In A Lonely Place : Humphrey Bogart turned in one of his finest performances in this moody, quiet character study from director Nicholas Ray, as a haunted, wounded, hot-headed screenwriter. This guy is a real mess, dark and melancholy, and seeing him played by a cool customer like Bogie provides an extra wallop – particularly since he’s paired with the great Gloria Grahame, whose scorching heat is only the outer shell of an anguished, layered, unforgettable characterization. Ray slyly explores the complexity of ‘50s masculinity (his hero’s name is “Dixon Steel,” and they way its shortened version sounds like “Dick Steel” can’t be an accident), and is fascinated by the way Grahame is simultaneously terrified and turned on by his volatility, which lends the back half-hour a potent sense of creeping inevitability and dread. Criterion’s gorgeous restoration beautifully captures the black and white picture’s many shades of narrative grey. (Includes audio commentary, Ray documentary, interviews, and radio adaptation.)

The Manhattan Project : Writer/director Marshall Brickman (who co-wrote Annie Hall and Manhattan) turns what could’ve been a half-assed WarGames riff – absurdly brilliant kid and his maybe-girlfriend snoop their way into near-Armageddon – into an entertaining, intelligent, and (by its unsurprisingly high-stakes conclusion) legitimately gripping thriller.
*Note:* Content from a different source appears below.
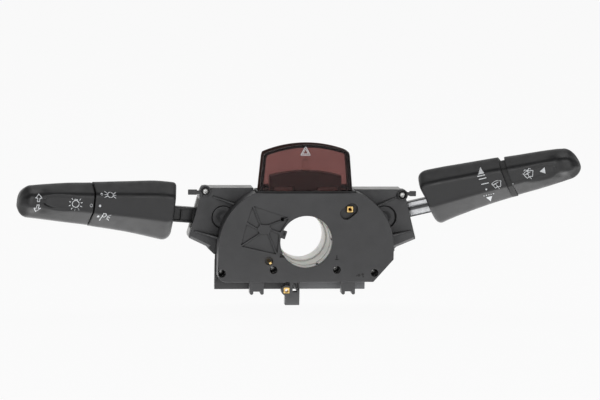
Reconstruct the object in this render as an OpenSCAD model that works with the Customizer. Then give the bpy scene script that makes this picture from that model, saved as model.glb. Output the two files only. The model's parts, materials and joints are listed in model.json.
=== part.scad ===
// Combination stalk switch for a steering column.
// +X is the right stalk, -Y faces the driver, +Z is up; the column axis runs along Y.
// The origin lies on the column axis at the rear end of the column sleeve.

/* [Column sleeve] */
// Bore that clamps on the steering column tube
column_bore_d = 35; // [33:0.5:36]
// Length of the clamping bore from the rear end
column_bore_len = 18; // [12:1:24]
// Wider bore in front of it
sleeve_front_bore_d = 37.4; // [36.6:0.2:38]
// Outside of the sleeve
sleeve_d = 40; // [39.6:0.2:41]
// Width of the steel clamp band
band_w = 8; // [6:0.5:9]
// Thickness of the band
band_t = 1.2; // [0.8:0.1:1.5]
// Radius of the clamp screw
clamp_screw_r = 2; // [1.5:0.1:2.4]

/* [Front cover] */
// Distance from the rear of the sleeve to the face of the cover
depth = 47; // [46:0.5:50]
// Half width of the cover
cover_half_w = 65.5; // [65:0.5:67]
// Height of the cover above the column axis
cover_top = 36.5; // [36:0.5:38]
// Depth of the cover below the column axis
cover_low = 30; // [29:0.5:31]
// Radius of the two upper corners
cover_corner_r = 45; // [43:1:46]
// Radius of the lower left corner
cover_small_r = 6; // [3:0.5:8]
// Sideways run of the cut lower right corner
cover_cut_run = 14.9; // [12:0.5:18]
// Rise of that cut
cover_cut_rise = 16.8; // [14:0.5:19]
// Wall thickness of the cover
cover_wall = 2.4; // [2:0.1:2.8]
// Depth of the cover's side wall
cover_skirt = 15; // [14:0.5:16]
// Hole in the cover round the column
cover_hole_d = 39; // [38:0.2:39.4]
// Depth of the star shaped recess
star_deep = 1.4; // [0.6:0.1:1.6]
// Width of the ribs between the pockets of the star
star_rib = 1.1; // [0.8:0.1:1.6]
// Radius of the screw holes in the cover
cover_screw_hole_r = 2.75; // [2.5:0.05:3]
// Side of the square brass nuts
nut_side = 4.6; // [4:0.1:5]
// Thickness of the square nuts
nut_t = 3; // [2:0.1:3.4]
// Radius of the hole in the square nuts
nut_hole_r = 1.25; // [0.8:0.05:1.5]

/* [Carrier frame] */
// Thickness of the frame's front and rear plates
frame_t = 2.4; // [2:0.1:2.6]
// Half width of the rear plate
frame_half_w = 64; // [62:0.5:66]
// Left end of the lower box
box_left = 66.6; // [64:0.2:68]
// Right end of the lower box
box_right = 46.2; // [44:0.2:47]
// Height of the lower box below the column axis
box_low = 37.4; // [36:0.1:38]

/* [Switch cases] */
// Thickness of a switch case, without its lid
case_deep = 15.5; // [15:0.5:16]
// Wall of a switch case
case_wall = 1.8; // [1.5:0.1:2.2]
// Inner end of both cases, from the column axis
case_inner_x = 38; // [37:0.5:40]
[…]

Much of its success lies in the casting by Juliet Taylor (another frequent Woody Allen collaborator), who fills the supporting roles with stars-to-be like Cynthia Nixon, Richard Jenkins, John Mahoney, and Robert Sean Leonard; best of all is leading man John Lithgow, who projects a fascinating combination of cockiness and neediness as the scientist in charge of “the purest plutonium in the universe.” (Includes trailer.)